Everton officials were joined by both players and supporters, who picked up hammers, spades and wheelbarrows in order to turn a pasture field into an actually space that was suitable for football.

Anfield The Stadium Is Built

anfield stadium tour legendary stadium sign near reception

In spite of all of the effort put into making Anfield a viable place to play football matches, the club didn’t actually own the ground. The first match took place on the 27th of September 1884, which was also against Earlestown. In the years that followed, the Blues decided to become a professional football club, playing their first Football League fixture against Accrington Stanley there on the eighth of September 1888.

Three years later and Everton were crowned English champions, winning their first championship in front of crowds that were as large as 20,000.

The success was great for supporters, but for the club itself it brought more trouble. Just as the owner of the fields decided that he didn’t want the noise and the trouble that came with hosting football matches on a regular basis, so too did Everton’s title win result in an owner choosing to alter how things were working. John Houlding, the chairmen of Everton at the time, had bought the ground that Everton played matches on from the Orrell brothers. In light of the larger grounds turning up to watch the football, he wanted more money from the club and asked for it.

Everton, however, weren’t happy to pay it. On the 25th of January 1892, George Mahon grew tired of Houlding’s demands and told members of the club that there was an option to buy Mere Green Field. Situated on the northern side of Stanley Park, it had been described as having ‘degenerated from a nursery into a howling desert’, with the feeling being that Everton would be better off having their own ground that they could dictate the future of. There was doubtless also a bit of a hope that Houlding might back down, but rather than doing so he simply created a team of his own to play in his ground.

The stadium that had been built by Everton was impressive. In fact, it was considered to be of international standard at the time, with the British Home Championship match between England and Ireland being played there in 1889. Although around 8,000 people or so turned up to matches on a regular basis, it could host as many as 20,000 and did so on occasion.

It is little wonder, therefore, that Houlding decided that it was too good to stand empty. Instead, he created a team that went by the name of Liverpool F.C. and Athletic Grounds Ltd, later becoming simply Liverpool.

The Flagpole

In 1891, before the dispute over the rent being asked for by Houlding, an addition was made to the stadium that remained a feature for years to come. A 50 foot flagpole that was the top mast of of the SS Great Eastern, the ship of Isambard Kingdom Brunel was bought by Everton from a shipyard in Rock Ferry on the Wirral.

The flagpole was floated across the River Mersey before being hauled up to Anfield by men on a team of horses. It was position at the corner of the ground where Kemlyn Road and Walton Break Road meet and a flag was soon flying from it.

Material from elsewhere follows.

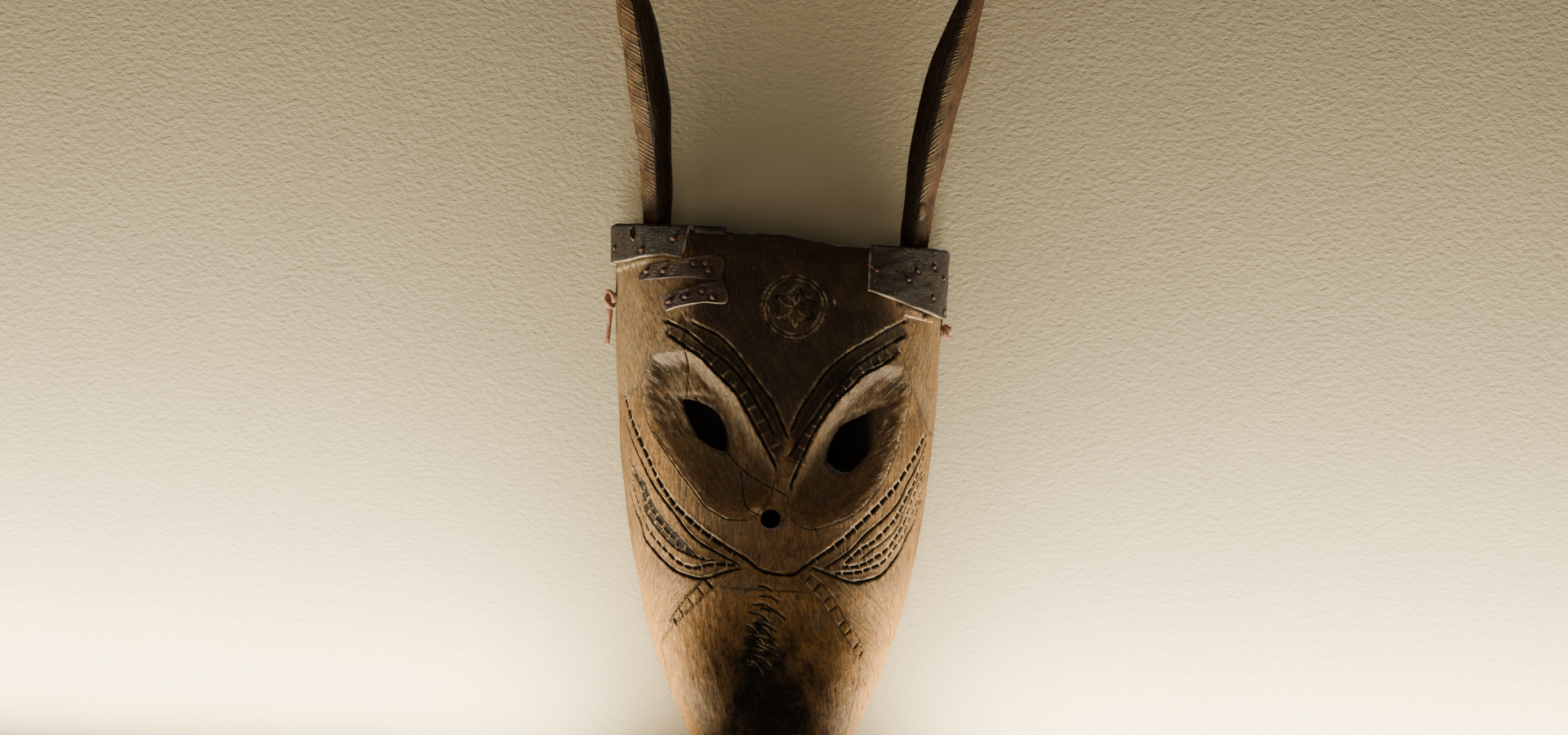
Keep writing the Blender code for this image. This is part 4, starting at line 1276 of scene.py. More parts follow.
skin, quads, drops, angles = block(
    ROWS, ACROSS, BACK_COLUMNS, TOP_ROWS, FACE_TOP, FACE_HEIGHT, half_width, depth_at
)
columns = ACROSS + BACK_COLUMNS
row_of, column_of = np.divmod(np.arange(len(skin)), columns)
column_of = column_of.astype(float)
row_of = row_of.astype(float) - TOP_ROWS
on_skin = (row_of >= 0) & (column_of < ACROSS)
diagonal = (quads[:, :1] + quads[:, 1:2]) % 2 == 0
one_way, other_way = ([0, 1, 2], [0, 2, 3]), ([0, 1, 3], [1, 2, 3])
halves = [np.where(diagonal, quads[:, a], quads[:, b]) for a, b in zip(one_way, other_way)]
triangles = np.concatenate(halves)
print("the plain block has", len(triangles), "triangles")

# %% Splitting triangles near the lines


def skin_point(row, column):
    """The place on the form at a row and column between those of the grid."""
    z = np.interp(row, np.arange(ROWS), drops)
    angle = np.interp(column, np.arange(ACROSS), angles)
    return half_round(angle, z, half_width(z), depth_at(z))


def split_marked(triangles, ends, marked, middle_of):
    """Splits every triangle at the middle of its marked edges, in two, three or four. Edges are
    marked as a whole, so the triangles on both sides of one agree."""
    pairs = np.stack([triangles, np.roll(triangles, -1, axis=1)], axis=2)
    pairs.sort(axis=2)
    size = int(triangles.max()) + 1
    key = pairs[..., 0].astype(np.int64) * size + pairs[..., 1]
    place = np.clip(np.searchsorted(ends, key), 0, len(ends) - 1)
    has = (ends[place] == key) & marked[place]
    new = np.where(has, middle_of[place], -1)
    count = has.sum(1)
    made = [triangles[count == 0]]
    for number in (1, 2, 3):
        rows = triangles[count == number]
        mids = new[count == number]
        if number < 3:
            wanted = (mids >= 0) if number == 1 else (mids < 0)
            shift = wanted.argmax(1) + (0 if number == 1 else 1)
            order = (shift[:, None] + np.arange(3)) % 3
            rows = np.take_along_axis(rows, order, 1)
            mids = np.take_along_axis(mids, order, 1)
        a, b, c = rows.T
        ab, bc, ca = mids.T
        parts = {
            1: [(a, ab, c), (ab, b, c)],
            2: [(a, ab, bc), (ab, b, bc), (a, bc, c)],
            3: [(a, ab, ca), (ab, b, bc), (ca, bc, c), (ab, bc, ca)],
        }[number]
        made += [np.stack(part, axis=1) for part in parts]
    return np.concatenate(made)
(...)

Later that year, the flag that was flying from the flagpole was the First Division championship flag, which Everton had won at the third time of asking. In the years that followed, a new flag ended up being flown from the flagpole when Everton left the stadium and were replaced by Liverpool.

Since then, numerous flags have flown from the famous flagpole, which was installed to give the football ground a striking feature and a focus of attention. Interestingly, in 1906 an article appeared in the Sheffield Evening Telegraph saying that the flagpole had actually been on the Royal Yacht HMY Victoria and Albert II.

John Houlding

Evertonians might well try to paint John Houlding as a Tory capitalist who wanted to make a quick buck out of the Blues following their increased popularity. Liverpool fans, meanwhile, would no doubt suggest that it was Everton’s cheapskate nature that caused the problems, rather than anything Houlding did.

The truth, of course, probably lies somewhere in the middle. Money was the main cause of the tension, although it didn’t help that Houlding was a brewer and many members of the Everton staff were also part of the Temperance Party, objecting to drink from a moral standpoint.

When Mahon managed to persuade the rest of the Everton board to move to Goodison Park, he did so after making sure that it was club policy that ‘intoxicating liquor’ would not be sold in the ground and that brewers would not finance the team. He must have been rolling in his grave years later when the club signed a sponsorship deal with Chang, the Asian beer manufacturer… Houlding had been Everton’s saviour when they were asked to leave Priory Road, investing his own money to allow the club to continue. When they won their first championship, he wanted to start getting some of it back.

Having only been paid 1% of takings when the club was formed, Houlding wanted to increase that to 4% in order to reflect the money that the regular gates of 14,000 to 15,000 that Everton were getting. Houlding had come up with a scheme to make Everton into a company that could buy the stadium, but the members weren’t happy and felt that they were being coerced into doing so. For Houlding, the desire to keep people turning up at Anfield was clear, given the fact that he owned the Sandon Hotel, which was located close to the stadium. Everton might move, but he wouldn’t.